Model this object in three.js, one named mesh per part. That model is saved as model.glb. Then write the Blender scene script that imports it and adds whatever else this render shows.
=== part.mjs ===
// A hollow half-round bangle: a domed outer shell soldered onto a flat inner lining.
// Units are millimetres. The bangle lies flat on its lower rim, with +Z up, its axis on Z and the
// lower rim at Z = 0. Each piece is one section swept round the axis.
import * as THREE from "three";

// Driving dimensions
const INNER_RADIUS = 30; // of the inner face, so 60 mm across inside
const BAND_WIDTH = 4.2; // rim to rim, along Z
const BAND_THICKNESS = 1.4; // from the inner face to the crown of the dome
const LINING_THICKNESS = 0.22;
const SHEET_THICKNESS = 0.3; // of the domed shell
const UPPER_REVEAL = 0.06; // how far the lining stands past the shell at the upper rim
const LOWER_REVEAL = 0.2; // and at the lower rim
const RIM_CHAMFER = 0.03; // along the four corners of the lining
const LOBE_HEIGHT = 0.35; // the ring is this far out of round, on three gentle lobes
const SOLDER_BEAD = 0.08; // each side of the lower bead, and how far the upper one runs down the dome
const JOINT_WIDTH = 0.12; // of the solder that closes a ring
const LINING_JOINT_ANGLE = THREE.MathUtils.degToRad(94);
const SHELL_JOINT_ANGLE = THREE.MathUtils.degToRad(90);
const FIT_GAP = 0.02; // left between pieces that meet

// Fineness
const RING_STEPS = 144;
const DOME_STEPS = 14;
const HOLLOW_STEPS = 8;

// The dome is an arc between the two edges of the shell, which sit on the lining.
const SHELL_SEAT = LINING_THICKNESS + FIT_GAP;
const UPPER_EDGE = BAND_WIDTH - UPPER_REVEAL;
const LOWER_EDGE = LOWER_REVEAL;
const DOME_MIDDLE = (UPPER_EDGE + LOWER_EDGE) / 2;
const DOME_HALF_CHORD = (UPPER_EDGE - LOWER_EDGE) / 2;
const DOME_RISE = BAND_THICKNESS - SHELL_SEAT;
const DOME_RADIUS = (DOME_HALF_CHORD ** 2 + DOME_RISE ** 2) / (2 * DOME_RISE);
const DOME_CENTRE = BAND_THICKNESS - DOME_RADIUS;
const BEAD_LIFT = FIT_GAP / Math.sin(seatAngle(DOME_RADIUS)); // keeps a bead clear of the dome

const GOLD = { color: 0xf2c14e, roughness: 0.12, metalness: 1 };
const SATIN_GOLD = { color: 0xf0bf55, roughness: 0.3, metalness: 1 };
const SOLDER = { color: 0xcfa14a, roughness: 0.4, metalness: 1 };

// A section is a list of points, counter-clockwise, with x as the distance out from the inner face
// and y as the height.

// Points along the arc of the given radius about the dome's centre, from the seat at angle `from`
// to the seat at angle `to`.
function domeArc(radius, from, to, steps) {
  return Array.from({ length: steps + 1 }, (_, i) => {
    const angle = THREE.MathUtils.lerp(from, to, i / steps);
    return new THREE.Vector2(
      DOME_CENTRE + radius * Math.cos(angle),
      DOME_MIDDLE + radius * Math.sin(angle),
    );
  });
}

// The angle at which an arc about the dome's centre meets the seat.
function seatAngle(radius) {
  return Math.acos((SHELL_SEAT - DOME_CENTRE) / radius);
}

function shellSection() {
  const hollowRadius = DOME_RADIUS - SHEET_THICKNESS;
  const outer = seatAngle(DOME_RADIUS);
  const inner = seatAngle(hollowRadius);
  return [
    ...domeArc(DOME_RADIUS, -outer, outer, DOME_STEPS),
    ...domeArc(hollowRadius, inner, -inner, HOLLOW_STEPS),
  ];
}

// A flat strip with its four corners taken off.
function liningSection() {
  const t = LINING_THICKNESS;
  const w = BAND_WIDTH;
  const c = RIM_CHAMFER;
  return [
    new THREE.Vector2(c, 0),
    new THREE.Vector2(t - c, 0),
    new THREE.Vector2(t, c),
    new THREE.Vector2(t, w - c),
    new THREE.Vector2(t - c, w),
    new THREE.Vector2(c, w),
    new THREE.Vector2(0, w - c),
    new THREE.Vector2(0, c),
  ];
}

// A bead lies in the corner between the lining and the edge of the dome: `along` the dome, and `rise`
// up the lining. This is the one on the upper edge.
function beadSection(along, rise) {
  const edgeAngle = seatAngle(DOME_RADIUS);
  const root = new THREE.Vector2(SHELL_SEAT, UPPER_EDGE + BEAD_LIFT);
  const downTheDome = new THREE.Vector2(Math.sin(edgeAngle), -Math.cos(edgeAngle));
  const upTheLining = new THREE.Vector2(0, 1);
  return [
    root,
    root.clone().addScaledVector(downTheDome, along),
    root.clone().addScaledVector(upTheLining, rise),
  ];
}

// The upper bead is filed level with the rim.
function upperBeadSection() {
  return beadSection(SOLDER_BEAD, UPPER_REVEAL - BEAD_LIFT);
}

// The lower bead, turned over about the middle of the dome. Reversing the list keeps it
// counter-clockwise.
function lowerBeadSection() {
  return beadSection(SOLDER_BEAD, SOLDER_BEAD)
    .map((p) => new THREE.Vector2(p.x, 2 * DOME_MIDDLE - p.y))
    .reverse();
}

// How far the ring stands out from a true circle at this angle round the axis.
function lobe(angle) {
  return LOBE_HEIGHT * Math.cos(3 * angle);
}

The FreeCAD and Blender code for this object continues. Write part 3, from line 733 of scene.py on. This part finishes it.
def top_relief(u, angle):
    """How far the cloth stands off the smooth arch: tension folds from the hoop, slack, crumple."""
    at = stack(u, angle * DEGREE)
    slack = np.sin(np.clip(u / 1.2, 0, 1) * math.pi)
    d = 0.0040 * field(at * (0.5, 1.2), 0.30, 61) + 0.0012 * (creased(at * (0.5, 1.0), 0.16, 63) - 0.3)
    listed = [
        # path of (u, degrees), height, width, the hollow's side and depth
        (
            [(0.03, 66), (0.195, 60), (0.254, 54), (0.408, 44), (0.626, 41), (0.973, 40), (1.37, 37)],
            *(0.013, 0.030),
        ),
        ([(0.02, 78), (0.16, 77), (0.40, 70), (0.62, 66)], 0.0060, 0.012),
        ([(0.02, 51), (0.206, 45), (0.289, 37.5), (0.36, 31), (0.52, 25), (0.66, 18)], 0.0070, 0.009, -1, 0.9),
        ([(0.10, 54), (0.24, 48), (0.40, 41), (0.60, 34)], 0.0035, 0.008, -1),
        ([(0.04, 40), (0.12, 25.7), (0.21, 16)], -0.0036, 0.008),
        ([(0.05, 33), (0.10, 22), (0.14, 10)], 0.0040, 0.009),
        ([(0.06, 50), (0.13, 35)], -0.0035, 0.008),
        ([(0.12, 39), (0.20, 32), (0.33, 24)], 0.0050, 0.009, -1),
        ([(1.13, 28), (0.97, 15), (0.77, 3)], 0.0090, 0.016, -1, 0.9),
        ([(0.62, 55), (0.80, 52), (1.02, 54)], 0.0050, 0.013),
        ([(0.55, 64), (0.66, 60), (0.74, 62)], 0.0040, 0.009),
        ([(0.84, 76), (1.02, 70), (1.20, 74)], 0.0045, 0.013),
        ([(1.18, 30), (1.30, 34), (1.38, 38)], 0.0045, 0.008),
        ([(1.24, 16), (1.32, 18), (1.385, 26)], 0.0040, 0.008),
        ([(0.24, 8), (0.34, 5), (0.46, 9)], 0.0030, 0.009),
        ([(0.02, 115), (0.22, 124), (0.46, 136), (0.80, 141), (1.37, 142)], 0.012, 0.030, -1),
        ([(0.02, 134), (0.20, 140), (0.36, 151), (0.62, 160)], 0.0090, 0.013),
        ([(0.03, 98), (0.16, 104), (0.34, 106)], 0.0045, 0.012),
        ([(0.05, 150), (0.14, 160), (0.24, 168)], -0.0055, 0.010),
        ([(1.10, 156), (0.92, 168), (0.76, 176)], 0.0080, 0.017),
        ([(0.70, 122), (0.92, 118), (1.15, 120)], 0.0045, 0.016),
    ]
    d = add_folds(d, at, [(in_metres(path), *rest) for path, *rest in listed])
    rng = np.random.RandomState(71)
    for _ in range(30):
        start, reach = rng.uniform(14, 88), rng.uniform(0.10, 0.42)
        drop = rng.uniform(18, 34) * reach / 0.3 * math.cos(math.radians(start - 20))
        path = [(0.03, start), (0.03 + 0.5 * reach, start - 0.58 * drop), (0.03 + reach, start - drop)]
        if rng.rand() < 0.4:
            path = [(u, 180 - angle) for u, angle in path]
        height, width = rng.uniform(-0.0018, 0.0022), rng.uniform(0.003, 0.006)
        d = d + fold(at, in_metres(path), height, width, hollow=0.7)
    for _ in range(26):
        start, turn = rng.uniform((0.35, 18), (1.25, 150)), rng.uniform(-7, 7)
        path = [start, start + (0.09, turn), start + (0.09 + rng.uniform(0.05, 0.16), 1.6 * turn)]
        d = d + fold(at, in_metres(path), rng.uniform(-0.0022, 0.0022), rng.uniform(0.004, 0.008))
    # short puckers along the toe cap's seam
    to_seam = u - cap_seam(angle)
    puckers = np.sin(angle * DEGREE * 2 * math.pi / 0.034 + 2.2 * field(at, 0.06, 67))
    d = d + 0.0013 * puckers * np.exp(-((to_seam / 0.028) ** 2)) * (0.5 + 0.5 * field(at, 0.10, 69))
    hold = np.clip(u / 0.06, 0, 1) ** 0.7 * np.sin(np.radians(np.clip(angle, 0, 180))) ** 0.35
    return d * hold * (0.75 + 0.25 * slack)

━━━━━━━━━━

### DIRECTIONS
Check each line of the data above for the string "from" and report only how many lines have it.

### REPLY
10